If you don’t live under a rock, you’ve probably heard of a YouTuber called PewDiePie, and you may have heard a story that popped up a few weeks ago about a rather nasty scandal involving him. You may not have heard that said story was a giant steaming pile of clickbait bullshit, but now you have so there you go. In a nutshell, there was a minor incident with a joke gone wrong which blew over the way things like that usually do, but then some ‘journalists’ dug it up and puffed it up after the fact, a supposedly reputable news source ran with the story and then a whole bunch of other mainstream media outlets picked it up and ran with it too because CLICKBAIT. Oh holy shit, so much clickbait. It was everywhere. It still is. A whole bunch of people have already talked about it in great detail, though, so if you want a more blow-by-blow account – with visuals! – go watch one of their videos.
And you’re saying okay, that’s interesting, but what does something happening to a YouTuber have to do with us?
Well, for starters, PewDiePie wasn’t the only one it’s happened to recently – he was just the biggest. Some news outlets also ran with a story blaming ‘novels by YouTube stars‘ recently – specifically one YouTube vlogger called Zoella – for a decline in teens’ reading skills because the teens are reading her stuff instead of reading ‘more challenging novels’. I’m still not sure how people choosing to read her books is her ‘fault’, and we will not go into my opinion of the literary snobbery the researcher behind the study and the journalists behind some of the news stories were spewing.
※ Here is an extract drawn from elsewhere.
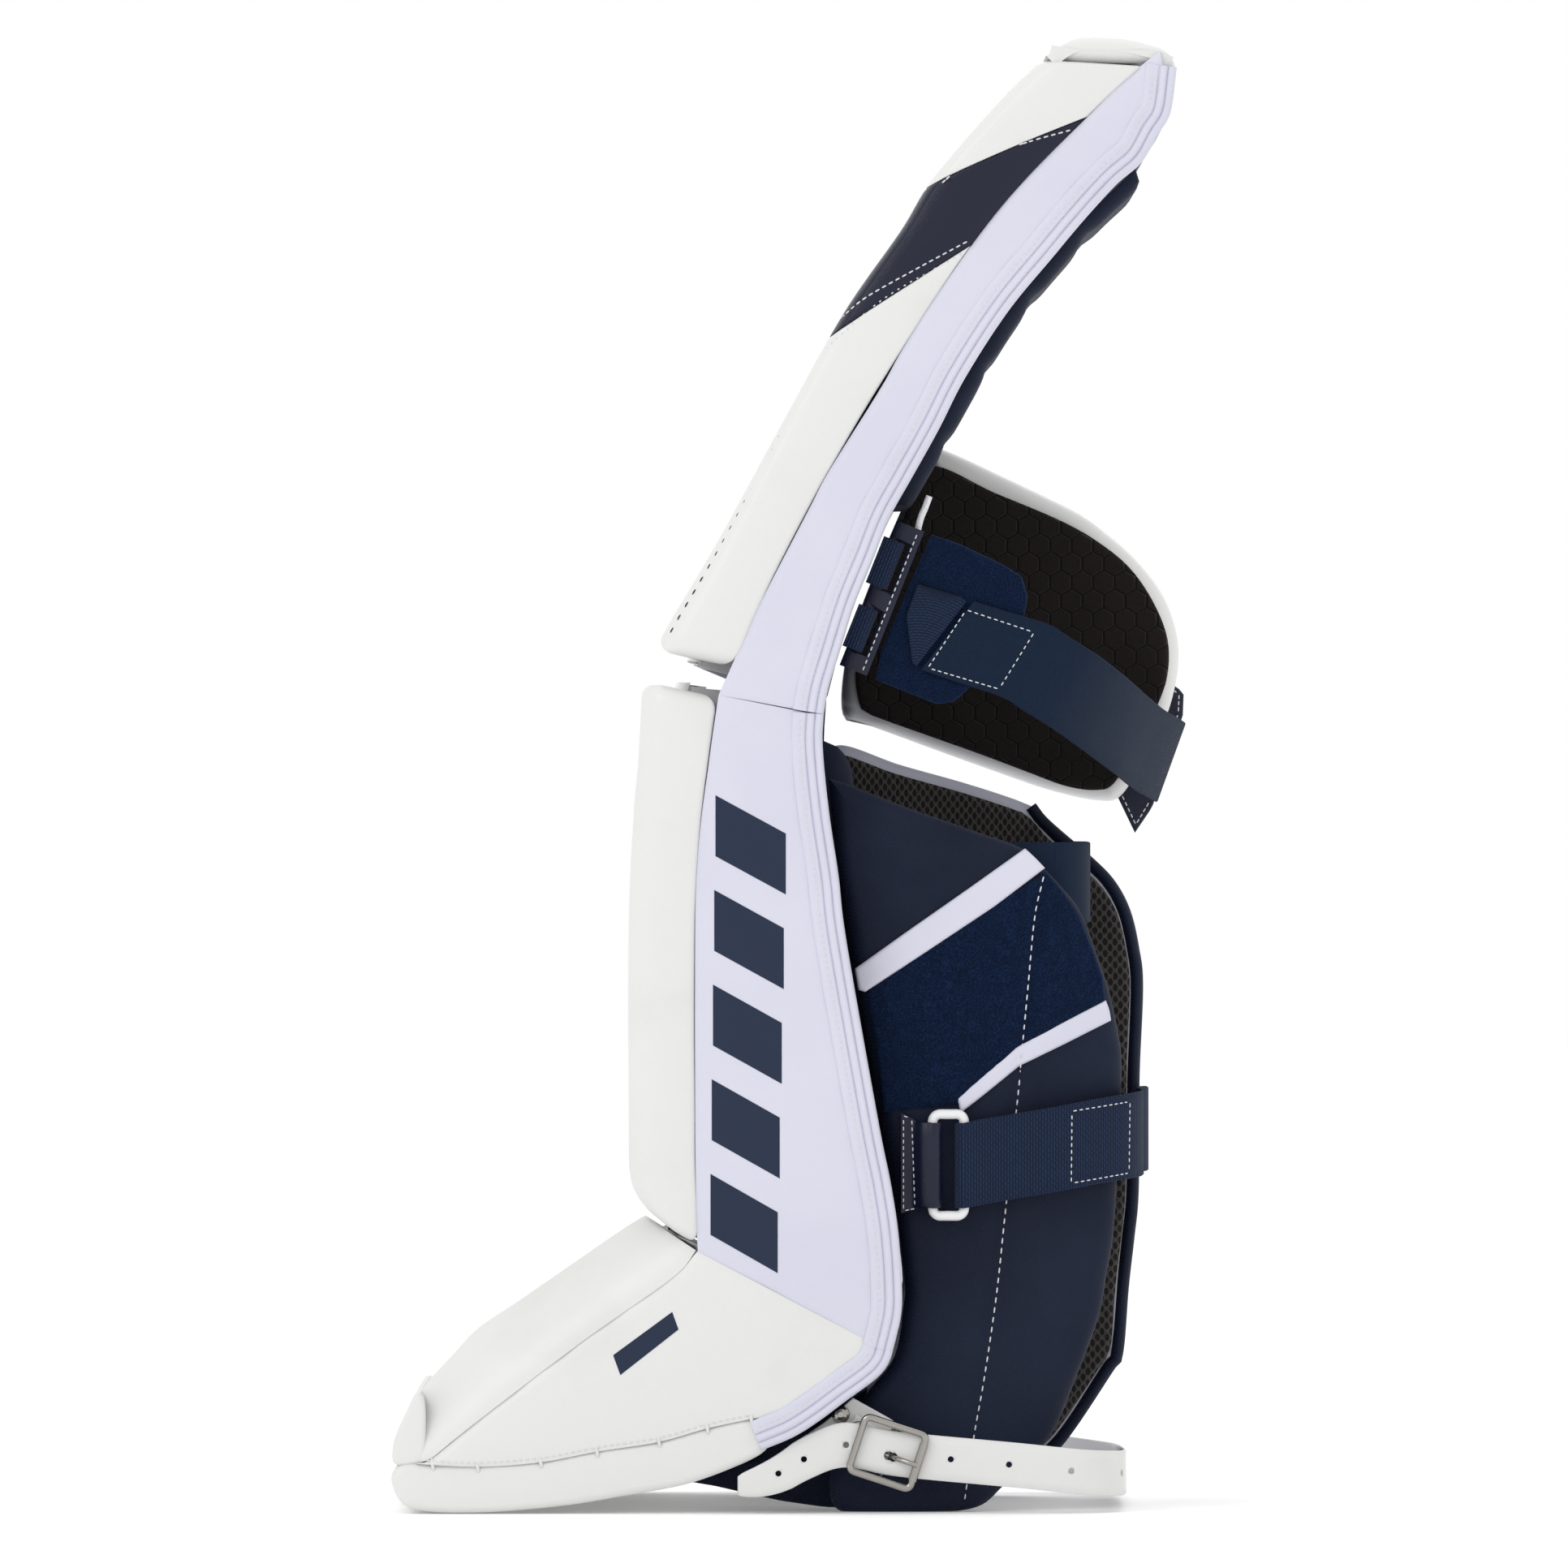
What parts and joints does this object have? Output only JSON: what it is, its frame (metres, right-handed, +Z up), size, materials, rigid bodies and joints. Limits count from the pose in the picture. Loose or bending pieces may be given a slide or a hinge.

Or my opinion about them all thinking it’s such a good thing elementary school students are reading the entire Harry Potter series, especially since not that long ago people like them were slamming the HP series because it was popular and not up to their lofty literary standards…but I digress. There have been other examples in the past, like the ones we get when a cheap-shot article writer farts out snootily scathing articles about fanfiction, but I’m not going to go dig them all up. You’ve seen them. And unfortunately, we’re not going to stop seeing them – we’re going to start seeing even more. Why, you ask? Well, let me answer that with something The Amazing Atheist had to say about the mainstream media’s motives in his take on the PewDiePie situation: “They don’t want you watching independently created content, they want you watching and reading their shit.”
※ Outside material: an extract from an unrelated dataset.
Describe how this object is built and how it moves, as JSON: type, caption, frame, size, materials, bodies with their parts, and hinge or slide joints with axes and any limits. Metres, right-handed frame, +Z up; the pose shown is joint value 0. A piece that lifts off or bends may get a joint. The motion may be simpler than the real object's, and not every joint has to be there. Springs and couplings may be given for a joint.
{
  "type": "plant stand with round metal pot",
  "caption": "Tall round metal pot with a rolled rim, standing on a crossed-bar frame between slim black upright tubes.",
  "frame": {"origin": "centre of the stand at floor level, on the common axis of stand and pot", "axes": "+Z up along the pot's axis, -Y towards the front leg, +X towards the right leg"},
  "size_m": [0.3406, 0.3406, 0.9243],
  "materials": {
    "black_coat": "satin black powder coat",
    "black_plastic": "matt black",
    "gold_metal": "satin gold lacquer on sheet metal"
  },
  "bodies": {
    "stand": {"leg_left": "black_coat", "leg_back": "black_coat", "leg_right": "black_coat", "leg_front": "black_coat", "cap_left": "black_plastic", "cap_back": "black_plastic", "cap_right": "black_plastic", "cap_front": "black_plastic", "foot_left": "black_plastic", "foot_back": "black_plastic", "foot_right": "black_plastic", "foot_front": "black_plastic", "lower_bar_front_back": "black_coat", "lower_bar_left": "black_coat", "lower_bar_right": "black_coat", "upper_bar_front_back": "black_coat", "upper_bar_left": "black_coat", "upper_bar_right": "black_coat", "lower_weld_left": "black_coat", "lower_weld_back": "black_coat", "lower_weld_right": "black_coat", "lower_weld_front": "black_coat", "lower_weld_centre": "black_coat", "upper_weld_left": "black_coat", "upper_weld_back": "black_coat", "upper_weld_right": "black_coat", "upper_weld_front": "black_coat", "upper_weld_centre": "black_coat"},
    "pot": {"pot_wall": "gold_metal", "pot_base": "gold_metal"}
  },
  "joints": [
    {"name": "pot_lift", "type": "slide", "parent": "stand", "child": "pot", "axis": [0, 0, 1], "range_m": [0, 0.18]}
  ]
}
For those of you who are thinking I’ve joined the tinfoil hat brigade…well, I haven’t. He had a point. The assholes who kicked off the PewDiePie scandal with open intent to destroy him (they admitted as much) were working for the Wall Street Journal. Which so far as I know has shown no sign they care even the least little bit that their ‘journalists’ knowingly slandered a successful indy content creator, gloated over the fallout afterward on social media, and then approached the content creator after the fact – and after blatantly lying about having tried to contact him before their story came out – to try to milk the situation for even more clicks. That’s not just some two-bit blogger or paid-per-article content writer going after indy creators for shits and giggles and easy clicks, that’s a major news outlet, a cornerstone of the mainstream media. And that is fucking scary to me.
Because if they’ll do that to someone on YouTube, what else will they do, and to who? All of us who create content online are also now taking eyes and clicks away from the mainstream media – we are apparently, in their eyes and possibly in reality, competing with them. So what else will they puff up or lie about? Who might end up being fair game the next time they go digging for story material? Anyone, that’s who. Anyone is fair game now, not just people who are actually doing bad things, not just people whose positions in society might merit extra scrutiny. Anyone who looks like they might be good for a few clicks, regardless of whether the story being told is true or not, could end up being used this way by the mainstream media to improve profits on a slow news day. Bad for the person – quite possibly for a long, long time, since the Internet never forgets – but great for a few days worth of clicks!
And of course that’s putting aside the fact that these are the people we’re supposed to be trusting to truthfully and impartially report actual news about things we have no other way of finding out about on our own. People who have proved that they’re petty and mercenary, that Ethics in Journalism is just the name of a class they had to take, and that their employers could not care less as long as the money keeps rolling in. But we’re putting that aside, because if we don’t this rant is going to be pages long and I’ll end up sounding like the leader of the Tinfoil Hat Parade and we’ll all be pissed off. More pissed off, anyway.
If you’re expecting me to trot out some kind of potential solution…well, I’m not sure there is one. This situation with the media is only going to get worse, because clicks = $$$ and they don’t give a shit what people think about how they get those clicks unless it starts costing them money (hint: it’s not going to). What we can do, though, is remember that we need to stick together and stick up for each other when shit like this goes down. The other YouTubers did that for PewDiePie, even the ones who don’t like his content, and the rest of us need to start thinking that way too. We need to start thinking and acting like a community – something the writing world doesn’t have a very good track record with – and we need to do it yesterday, because you know what? We can’t afford to be petty and divisive and live in a bubble anymore. If we don’t support each other in spite of our differences, we all lose – the creators, the consumers, and ultimately the world that will end up being deprived of diverse voices, differing opinions, and the very necessary and important free flow of creative expression.